The Arbaugh Bridge, however, is not just a tourism asset. It functions as active road infrastructure on Mound Hill Road, used by farm vehicles, emergency responders, and everyday drivers. Its continued open status depends directly on structural maintenance and weight limit compliance. The CVB offers GPS coordinates for each bridge site as part of its driving tour materials, making navigation straightforward even on county roads without reliable signage.

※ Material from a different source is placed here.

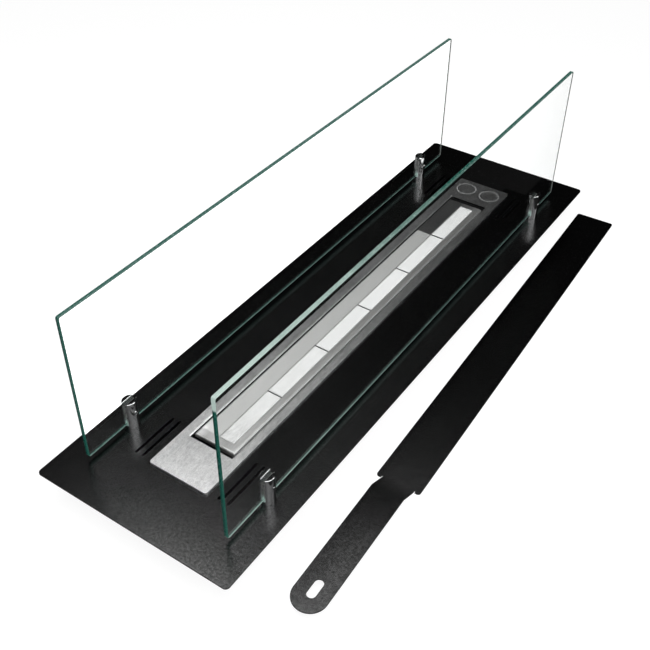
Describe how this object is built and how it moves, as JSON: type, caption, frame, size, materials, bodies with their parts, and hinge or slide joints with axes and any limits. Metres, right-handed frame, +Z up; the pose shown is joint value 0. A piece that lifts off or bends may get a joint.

What You Need to Know Before You Go

  • Driving access: The Arbaugh Bridge is the only covered bridge open to vehicle traffic. Obey posted weight limits — exceeding them already caused a 30-year closure and could do so again.
  • Pedestrian-only sites: The Mt. Olive, Bay, and Cox bridges are open to foot traffic only. Do not attempt to drive across them.
  • Seasonal hazards: County roads approaching these bridges can become muddy and slippery in early spring. Plan visits for dry-weather windows if you're driving a low-clearance vehicle.
  • Fairgrounds access: The Bay Bridge is on the Vinton County Fairgrounds property. It is visible from State Route 93 North year-round but only fully accessible on foot when the fairgrounds are open.
  • Picnic stop: The Cox Bridge has a designated picnic area. The full driving tour makes for a comfortable half-day outing.
  • Report damage: Graffiti, structural concerns, or vandalism should be reported to the Vinton County Engineer's office or the Vinton County Convention and Visitors Bureau. The loss of the Ponn Bridge is a reminder that delayed response to threats can be permanent.
  • Respect the structure: Do not climb truss timbers, carve into structural members, or block maintenance access. Compliance is not optional; it is the difference between four bridges and three.

The CVB's covered-bridge driving tour map, available through the visitors bureau, includes GPS coordinates for each site. It is the most practical starting point for a visit and a direct connection to what was once a network of more than 60 bridges — now four, each one irreplaceable.